В отличие от ООН здесь его поведение было вполне приветливым. Он улыбался и отвечал на все, даже самые каверзные вопросы.
— Что вы можете сказать о своем пребывании в Америке? — кричали ему снизу.
— Мне не дают возможности увидеть Америку, — отвечал он, комично разводя руками. — Я нахожусь под домашним арестом и вынужден пользоваться этим балконом для прогулок.
— А вы слышите, как напротив девушки поют «Боже, храни Америку»? Что вы об этом думаете?
— Что ж, пусть поют. Мы тоже поем. Например, «Интернационал». Хорошо поем — «Вставай, проклятьем заклейменный».
— А у вас народ выбирает правительство? Есть в Советском Союзе свобода выборов?
— У нас штанов нет. Все ходят без штанов. Бегите скорее и сообщите об этом.
— Как вы относитесь к тому, что один из членов экипажа «Балтики» сбежал в нью-йоркском порту и попросил в США убежища?
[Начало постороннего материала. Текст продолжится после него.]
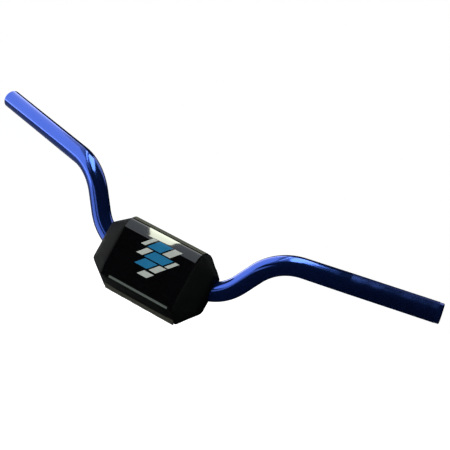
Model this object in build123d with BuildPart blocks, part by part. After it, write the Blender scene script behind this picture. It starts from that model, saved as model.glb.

Хрущев чуть-чуть задумался — его об этом не предупредили, — но быстро сориентировался и, играя в простодушие, заметил:
— Что же этот молодой человек не обратился ко мне за советом и помощью? Я бы помог ему и советом, и деньгами. Ведь пропадет он тут у вас. Пропадет. А жаль…
Только однажды осерчал Никита Сергеевич, когда увидел, что по улице разъезжает автомобиль с антисоветским лозунгом. Налилось кровью лицо Хрущева, и, как тогда в ООН, он стал грозить кулаком. И тут корреспонденты не упустили своего шанса. На следующий день во всех газетах появился, пожалуй, самый разительный антисоветский плакат 60-х годов: Хрущев размахивает кулаком, его лицо искажено криком, вены на лбу вздулись, а внизу подпись: «Мы вас закопаем!»
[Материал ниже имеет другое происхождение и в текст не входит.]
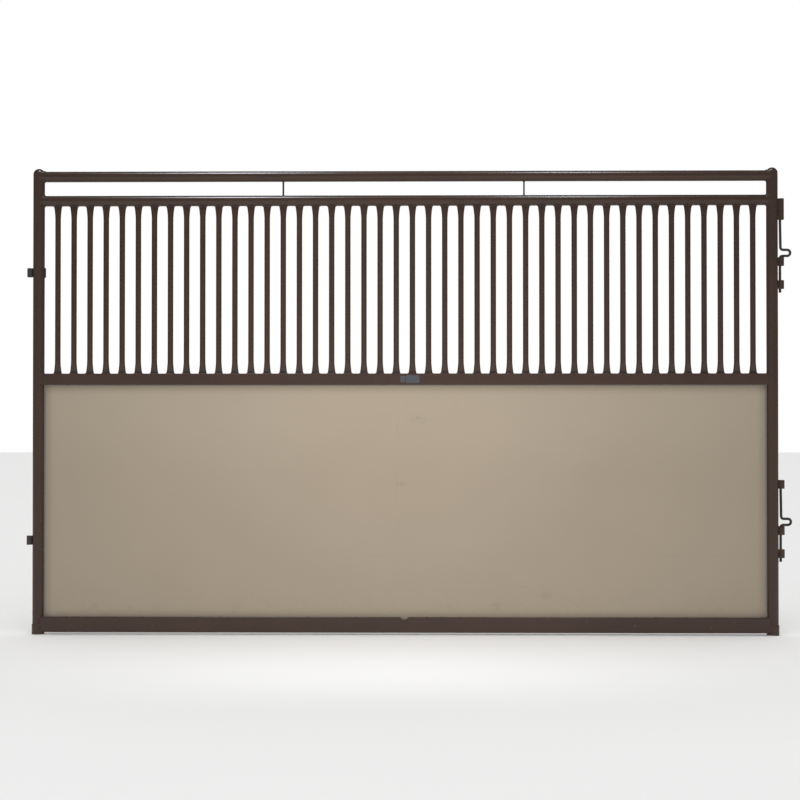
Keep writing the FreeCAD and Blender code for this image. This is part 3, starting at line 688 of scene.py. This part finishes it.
# Each weld's size is half the bead's thickness
railWeld = {"size": 0.0030, "outside": 0.0008, "intoPost": 0.0005}
foldWeld = {"size": 0.0026, "ends": 0.003, "intoPost": 0.0008, "inset": 0.97, "acrossEnds": 0.002}
footWeld = {"size": 0.0022, "outside": 0.0004, "below": 0.0006}
sleeveWeld = {"size": 0.0034, "ends": 0.002, "depth": 0.0085, "spread": 1.12}
eyeWeld = {"size": 0.0026, "outside": 0.0012, "from": 12, "to": 150}  # degrees round the post
spacerWeld = {"size": 0.0019, "length": 0.022, "beside": 0.0006, "outside": 0.0004}
barWeld = {"size": 0.0036, "reach": 0.0225, "depth": 0.0029, "stray": 0.0015,
           "puddle": 0.0105, "sides": 5}  # coarser, because there are many


def makeRailWelds():
    # rings at the round rails' ends, beads down the folded rails' corners and over the mid rail
    mesh = bmesh.new()
    for node in ("top_rail", "grille_top_rail"):
        low, high, middle = sizes(node)
        for side in (-1, 1):
            ringBead(mesh, (high.z - low.z) / 2 + railWeld["outside"], railWeld["size"],
                     lambda co: (side * (saddleX(co.y) - co.x - railWeld["intoPost"]),
                                 co.y, co.z + middle.z))
    ends, inset = foldWeld["ends"], foldWeld["inset"]
    for node in ("mid_rail", "bottom_rail"):
        low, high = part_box(node)
        for side in (-1, 1):
            for y in (low.y, high.y):
                x = saddleX(y) + foldWeld["intoPost"]
                runBead(mesh, high.z - low.z - 2 * ends, foldWeld["size"],
                        lambda co: (side * (x - co.x), y * inset + co.y, low.z + ends + co.z))
    low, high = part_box("mid_rail")
    first = low.y + foldWeld["acrossEnds"]
    for side in (-1, 1):
        runBead(mesh, high.y - low.y - 2 * foldWeld["acrossEnds"], foldWeld["size"],
                lambda co: (side * (saddleX(first + co.z) - co.x), first + co.z, high.z + co.y))
    finishBeads("railWelds", mesh, brownCoat)


def makeFootWelds():
    # a ring where each foot cup meets its post
    mesh = bmesh.new()
    for node in ("hinge_post_foot", "latch_post_foot"):
        low, high, middle = sizes(node)
        ringBead(mesh, postRadius + footWeld["outside"], footWeld["size"],
                 lambda co: (middle.x + co.y, co.z, high.z - footWeld["below"] + co.x))
    finishBeads("footWelds", mesh, brownCoat)


def makeSleeveWelds():
    # two upright beads in the groove between each sleeve and the post
    mesh = bmesh.new()
    depth, ends = sleeveWeld["depth"], sleeveWeld["ends"]
    postSide = postX + math.sqrt(postRadius ** 2 - depth ** 2)
    for level in ("upper", "lower"):
        for kind in ("keeper", "top", "bottom"):
            low, high, middle = sizes("%s_%s_sleeve" % (level, kind))
            sleeveSide = middle.x - math.sqrt(((high.x - low.x) / 2) ** 2 - depth ** 2)
            x = (sleeveSide + postSide) / 2
            for y in (-depth, depth):
                runBead(mesh, high.z - low.z - 2 * ends, sleeveWeld["size"],
                        lambda co: (x + co.x, y * sleeveWeld["spread"] + co.y, low.z + ends + co.z))
    finishBeads("sleeveWelds", mesh, brownCoat)


def makeEyeWelds():
    # beads over and under each strap, laid round the back of the post
    mesh = bmesh.new()
    reach = postRadius + eyeWeld["outside"]
    last = math.radians(eyeWeld["to"])
    for level, start in eye["starts"].items():
        low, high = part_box(level + "_hinge_eye")
        first = math.radians(start + eyeWeld["from"])
        for z in (low.z, high.z):
            runBead(mesh, (last - first) * reach, eyeWeld["size"],
                    lambda co: (-postX + (reach + co.x) * math.cos(first + co.z / reach),
                                (reach + co.x) * math.sin(first + co.z / reach), z + co.y))
    finishBeads("eyeWelds", mesh, lugCoat)


def makeSpacerWelds():
    # beads on both sides of each spacer's ends, laid over the rails' round
    mesh = bmesh.new()
    length, beside = spacerWeld["length"], spacerWeld["beside"]
    for node in ("rail_spacer_hinge_side", "rail_spacer_latch_side"):
        low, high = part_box(node)
        for railNode, way in (("top_rail", -1), ("grille_top_rail", 1)):
            railLow, railHigh, railMiddle = sizes(railNode)
            radius = (railHigh.z - railLow.z) / 2
            for x in (low.x - beside, high.x + beside):
                def overRail(co):
                    y = co.z - length / 2
                    rise = math.sqrt(radius ** 2 - y ** 2) + spacerWeld["outside"]
                    return x + co.x, y, railMiddle.z + way * rise + co.y
                runBead(mesh, length, spacerWeld["size"], overRail)
    finishBeads("spacerWelds", mesh, brownCoat)


def makeBarWelds():
    # beads front and back at the flat ends of the bars
    mesh = bmesh.new()
    reach, stray = barWeld["reach"], barWeld["stray"]
    for x in barPlaces:
        for z in (barBottom, barTop):
            for y in (-barWeld["depth"], barWeld["depth"]):
                shift = chance.uniform(-stray, stray)
                runBead(mesh, 2 * reach, barWeld["size"],
                        lambda co: (x - reach + shift + co.z, y + co.x, z + co.y),
                        barWeld["puddle"], barWeld["sides"])
    finishBeads("barWelds", mesh, brownCoat)


makeRailWelds()
makeFootWelds()
makeSleeveWelds()
makeEyeWelds()
makeSpacerWelds()
makeBarWelds()
print("welds made")


# Folded and pressed pieces: the frame's own shapes with their bends shaded smooth

folded = {
    # piece: node, finish and slot
    "midRail": ("mid_rail", brownCoat, "frame_paint"),
    "bottomRail": ("bottom_rail", brownCoat, "frame_paint"),
    "hingePostFoot": ("hinge_post_foot", brownCoat, "frame_paint"),
    "latchPostFoot": ("latch_post_foot", brownCoat, "frame_paint"),
    "railSpacerHingeSide": ("rail_spacer_hinge_side", brownCoat, "frame_paint"),
    "railSpacerLatchSide": ("rail_spacer_latch_side", brownCoat, "frame_paint"),
    "hingeEdgeChannel": ("hinge_edge_channel", zincPaint, "channel"),
    "latchEdgeChannel": ("latch_edge_channel", zincPaint, "channel"),
    "topEdgeChannel": ("top_edge_channel", litTopZincPaint, "channel"),
}
foldSharp = 30  # degrees; gentler bends are shaded smooth


def makeFolded(name, node, material, slot):
    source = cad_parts[node]
    mesh = bmesh.new()
    mesh.from_mesh(source.data)
    bmesh.ops.transform(mesh, matrix=source.matrix_world, verts=mesh.verts[:])
    bmesh.ops.remove_doubles(mesh, verts=mesh.verts[:], dist=0.00001)
    newPiece(name, mesh, material, "frame", [node], foldSharp)


for name, settings in folded.items():
    makeFolded(name, *settings)
print("folded pieces made")


# Stage, light and camera

stage = {
    "floor": (0.92, 0.92, 0.915, 1), "cloud": (0.94, 0.94, 0.935, 1), "cloudScale": 0.8,
    "floorRadius": 60, "floorRoughness": 0.8,
    # the sky as the camera sees it, as light, and as gloss mirrors it
    "seen": 1.0, "fill": 0.98, "mirrored": 0.05,
}


def makeFloor():
    mesh = bmesh.new()
    bmesh.ops.create_circle(mesh, cap_ends=True, segments=96, radius=stage["floorRadius"])
    paint = newPaint("pale floor")
    colour = paint.mix(paint.noise(stage["cloudScale"], 2.0), stage["floor"], stage["cloud"])
    material = paint.shade(Base_Color=colour, Roughness=stage["floorRoughness"])
    data = bpy.data.meshes.new("floor")
    mesh.to_mesh(data)
    mesh.free()
    data.materials.append(material)
    floor = bpy.data.objects.new("floor", data)
    scene.collection.objects.link(floor)


def makeSky():
    scene.world = bpy.data.worlds.new("studio")
    paint = Paint(scene.world)
    mirrored = paint.node("LightPath", output="Is Glossy Ray")
    seen = paint.node("LightPath", output="Is Camera Ray")
    strength = paint.node("Mix", values={"Factor": mirrored, "A": stage["fill"], "B": stage["mirrored"]})
    strength = paint.node("Mix", values={"Factor": seen, "A": strength, "B": stage["seen"]})
    light = paint.node("Background", values={"Color": (1, 1, 1, 1), "Strength": strength})
    paint.node("OutputWorld", values={"Surface": light})


lamps = {
    # place, aim, width, length, watts, spread in degrees, and whether it is only for gloss to mirror
    "stripLeft": ((-1.19, -0.95, 5.5), (-1.19, -0.3, 2.2), 0.68, 0.45, 140, 180, True),
    "stripRight": ((1.04, -0.95, 5.5), (1.04, -0.3, 2.2), 0.46, 0.45, 70, 180, True),
    "front": ((-0.05, -3.4, 1.5), (-0.05, 0, 0.95), 1.8, 0.8, 14, 80, False),
}
lampTints = {True: (0.86, 0.92, 1.0), False: (1.0, 1.0, 1.0)}  # the mirrored lamps are cooler


def makeLamp(name, place, aim, width, length, watts, spread, mirrored):
    data = bpy.data.lights.new(name, "AREA")
    data.shape = "RECTANGLE"
    data.size = width
    data.size_y = length
    data.energy = watts
    data.spread = math.radians(spread)
    data.color = lampTints[mirrored]
    lamp = bpy.data.objects.new(name, data)
    lamp.location = place
    lamp.rotation_euler = (Vector(aim) - Vector(place)).to_track_quat("-Z", "Y").to_euler()
    lamp.visible_glossy = mirrored
    lamp.visible_diffuse = not mirrored
    lamp.visible_camera = False
    scene.collection.objects.link(lamp)


shot = {
    "x": 0.122, "distance": 9.0, "z": 1.025, "yaw": 0.912, "pitch": 0.756,
    "lens": 82.93, "sensor": 36, "farClip": 300,
}


def makeCamera():
    data = bpy.data.cameras.new("camera")
    data.lens = shot["lens"]
    data.sensor_width = shot["sensor"]
    data.clip_end = shot["farClip"]
    camera = bpy.data.objects.new("camera", data)
    camera.location = (shot["x"], -shot["distance"], shot["z"])
    camera.rotation_euler = (math.radians(90 + shot["pitch"]), 0, math.radians(shot["yaw"]))
    scene.collection.objects.link(camera)
    scene.camera = camera


makeFloor()
makeSky()
for name, settings in lamps.items():
    makeLamp(name, *settings)
makeCamera()
scene.view_settings.view_transform = "Standard"
print("stage set")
Хрущев отбыл из Нью-Йорка 13 октября, чуть ли не месяц спустя после приезда. Одна американская газета поместила на первой полосе два фотоснимка. На одном из них грузный человек, взбирающийся по длиннющему трапу на борт Ту-114, на другом — вид зала Генассамблеи на следующее утро после отъезда Хрущева: кто-то выступает на трибуне и единственный делегат, дремлющий в кресле пустого зала.
Самая громкая сессия вернулась в свою обычную колею.